Primarily to cater to the former demographic, Festival focused around family-friendly fare that included classic and recent hit movies (including collections of feature films starring a featured actor, known as "Star Salutes"), and documentaries, along with HBO original stand-up comedy, concert, nature and ice skating specials (which Festival branded under the "Centerstage" banner). Atypical for a premium service, Festival aired "airline-style" versions of R-rated movies re-edited to fit a PG rating on the channel's schedule.

As Festival was designed as a mini-pay premium service (similar to Take 2—HBO's first attempt at a complimentary pay service from 1979 to 1981—before it), subscription pricing for the channel was set lower than that of HBO and Cinemax (between $2.99 and $6.99 per month—equivalent to between $ and $ in , adjusted for inflation—depending on the cable system). Festival also provided subscribers with a 20-page, color monthly program guide. Like HBO, Festival also ran occasional free preview periods, such as the October 30 to November 2, 1987, preview hosted by Tony Randall.

On July 14, 1988, Home Box Office, Inc. announced it would shut down Festival at the end of the year, citing headend channel capacity limitations that prevented Festival from expanding beyond the 102 systems that already carried the service.

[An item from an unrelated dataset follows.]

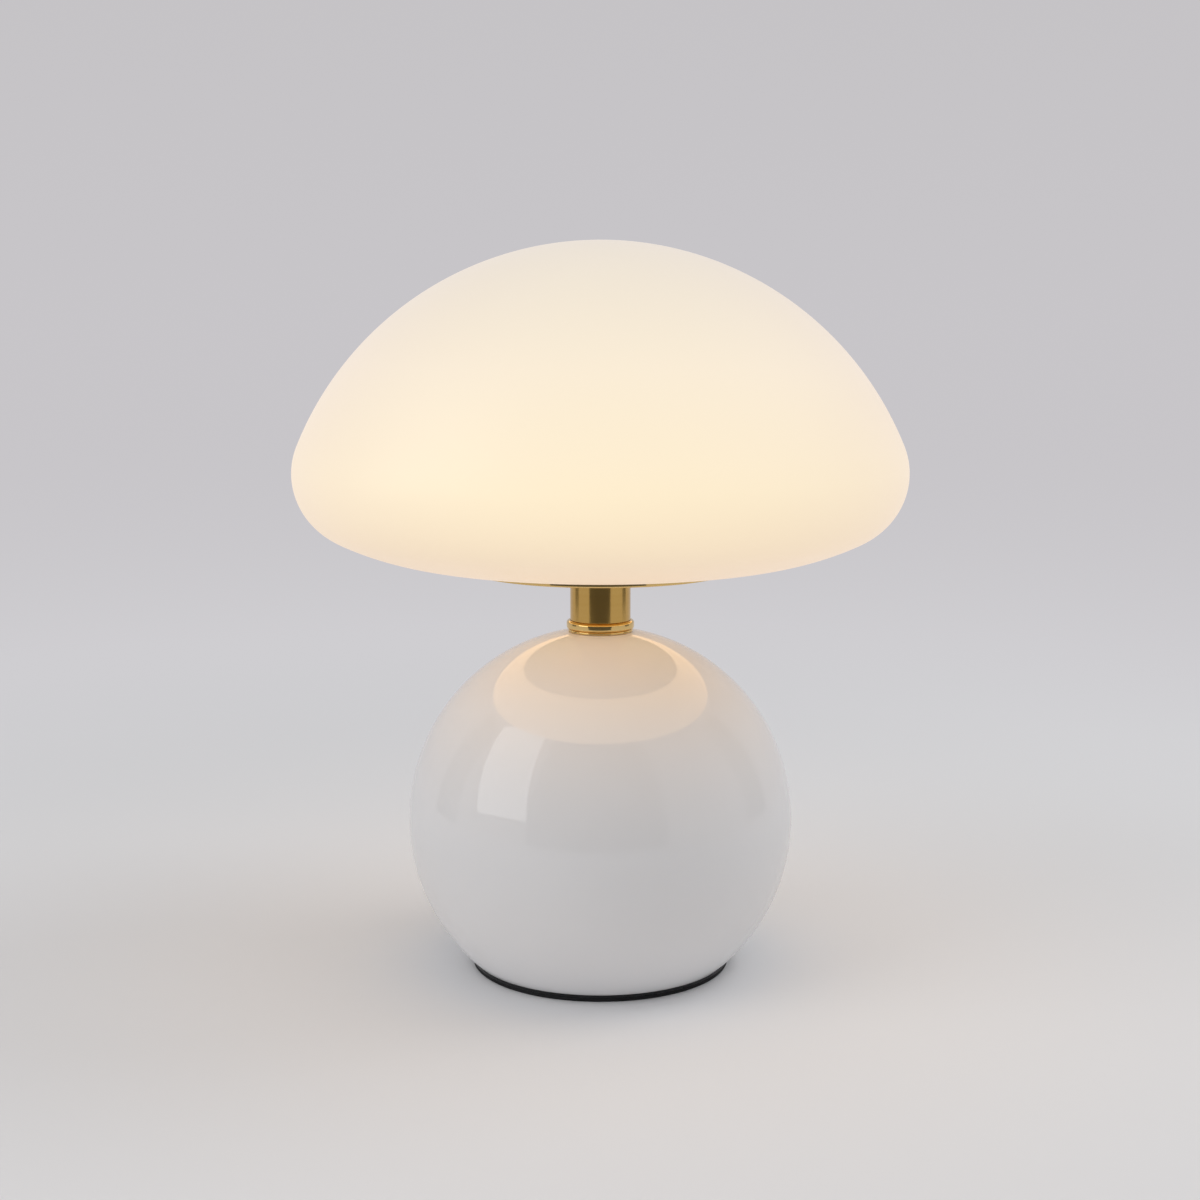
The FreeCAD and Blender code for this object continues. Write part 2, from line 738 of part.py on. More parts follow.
def led_chips():
    body = new_body("led_chips")
    sketch = new_sketch(body, "chip", "XY_Plane", light_board_top)
    half, middle = size("chip_size") / 2, size("chip_ring")
    draw_box(sketch, middle - half, -half, middle + half, half)
    chip = extrude(body, sketch, size("chip_height"))
    repeat_round(body, [chip], "Z_Axis", size("chip_count"))
    return body


def led_screws():
    body = new_body("led_screws")
    length = size("screw_length")
    shank = new_sketch(body, "shank", "XY_Plane", light_board_top - length)
    draw_circle(shank, size("light_screw_ring"), 0, size("screw_radius"))
    head = new_sketch(body, "head", "XY_Plane", light_board_top)
    draw_circle(head, size("light_screw_ring"), 0, size("screw_head_radius"))
    features = [extrude(body, shank, length), extrude(body, head, size("screw_head_height"))]
    repeat_round(body, features, "Z_Axis", size("light_screw_count"))
    return body


def diffuser_dome():
    # Frosted inner dome: a foot rim, a straight wall and a round top.
    outer, inner, foot = size("dome_radius"), size("dome_radius") - size("dome_wall"), size("dome_foot")
    return turned("diffuser_dome", [
        (inner, flange_top), (foot, flange_top), (foot, dome_foot_top), (outer, dome_foot_top),
        (outer, dome_spring_line), (0, dome_spring_line + outer), (0, dome_spring_line + inner),
        (inner, dome_spring_line)],
        bends={4: outer, 6: -inner})


def dome_ring():
    # Clamp ring stepped over the dome's foot.
    over, beside, rim = size("dome_radius") + fit_gap, size("dome_foot") + fit_gap, size("flange_radius")
    body = turned("dome_ring", [
        (beside, flange_top), (rim, flange_top), (rim, ring_top), (over, ring_top),
        (over, dome_foot_top), (beside, dome_foot_top)])
    holes = new_sketch(body, "screw_hole", "XY_Plane", ring_top)
    draw_circle(holes, size("ring_screw_circle"), 0, size("screw_radius") + fit_gap)
    cut = cut_checked(body, holes, ring_top - flange_top)
    repeat_round(body, [cut], "Z_Axis", size("ring_screw_count"))
    return body


def ring_screws():
    body = new_body("ring_screws")
    foot = boss_top - size("ring_screw_grip")
    shank = new_sketch(body, "shank", "XY_Plane", foot)
    draw_circle(shank, size("ring_screw_circle"), 0, size("screw_radius"))
    head = new_sketch(body, "head", "XY_Plane", ring_top)
    draw_circle(head, size("ring_screw_circle"), 0, size("screw_head_radius"))
    features = [extrude(body, shank, ring_top - foot), extrude(body, head, size("screw_head_height"))]
    repeat_round(body, features, "Z_Axis", size("ring_screw_count"))
    return body


# ---------------------------------------------------------------- battery, tray and driver board

post_places = [(size("post_across"), size("post_along")), (-size("post_across"), size("post_along")),
               (-size("post_across"), -size("post_along")), (size("post_across"), -size("post_along"))]
tray_screw_places = [(0, size("tray_screw_offset")), (0, -size("tray_screw_offset"))]


def battery_tray():
    # Moulded disc with two troughs for the cells and four posts for the driver board.
    rim, hole = size("tray_radius"), size("tray_hole")
    body = turned("battery_tray", [
        (hole, ballast_top), (rim, ballast_top), (rim, tray_top), (hole, tray_top)])
    posts = new_sketch(body, "posts", "XY_Plane", ballast_top)
    for across, along in post_places:
        draw_circle(posts, across, along, size("post_radius"))
    extrude(body, posts, board_under - ballast_top)
    troughs = new_sketch(body, "troughs", "YZ_Plane")
    for along in (size("cell_offset"), -size("cell_offset")):
        draw_circle(troughs, along, cell_axis, size("cell_radius") + fit_gap)
    trough_length = size("cell_length") + (size("strip_thickness") + fit_gap) * 2
    cut_checked(body, troughs, trough_length, both=True)
    sinks = new_sketch(body, "screw_sinks", "XY_Plane", tray_top)
    for across, along in tray_screw_places:
        draw_circle(sinks, across, along, size("screw_head_radius") + fit_gap)
    cut_checked(body, sinks, size("tray_thickness") - size("tray_floor"))
    screw_holes = new_sketch(body, "screw_holes", "XY_Plane", tray_top)
    for across, along in tray_screw_places:
        draw_circle(screw_holes, across, along, size("screw_radius") + fit_gap)
    cut_checked(body, screw_holes, size("tray_thickness"))
    post_holes = new_sketch(body, "post_holes", "XY_Plane", board_under)
    for across, along in post_places:
        draw_circle(post_holes, across, along, size("screw_radius") + fit_gap)
    cut_checked(body, post_holes, size("screw_length"))
    return body


def battery_cells():
    body = new_body("battery_cells")
    sketch = new_sketch(body, "rounds", "YZ_Plane")
    for along in (size("cell_offset"), -size("cell_offset")):
        draw_circle(sketch, along, cell_axis, size("cell_radius"))
    extrude(body, sketch, size("cell_length"), both=True)
    return body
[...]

The channel had reoriented its marketing initiatives to aggressively target cable subscribers who subscribed to another pay service. At its peak, Festival had an estimated 30,000 subscribers by the Summer of 1988, putting it at a distant last place in total subscriber reach among the eight American premium cable services operating at the time. (By comparison, during the same timeframe, HBO had reached 15.9 million subscribers and fellow sister channel Cinemax reached 5.1 million, while Festival's most direct competitor, The Disney Channel—then also a family-oriented premium service until it shifted to basic cable in April 1997—had 3.18 million subscribers.) Festival ceased operations on December 31, 1988.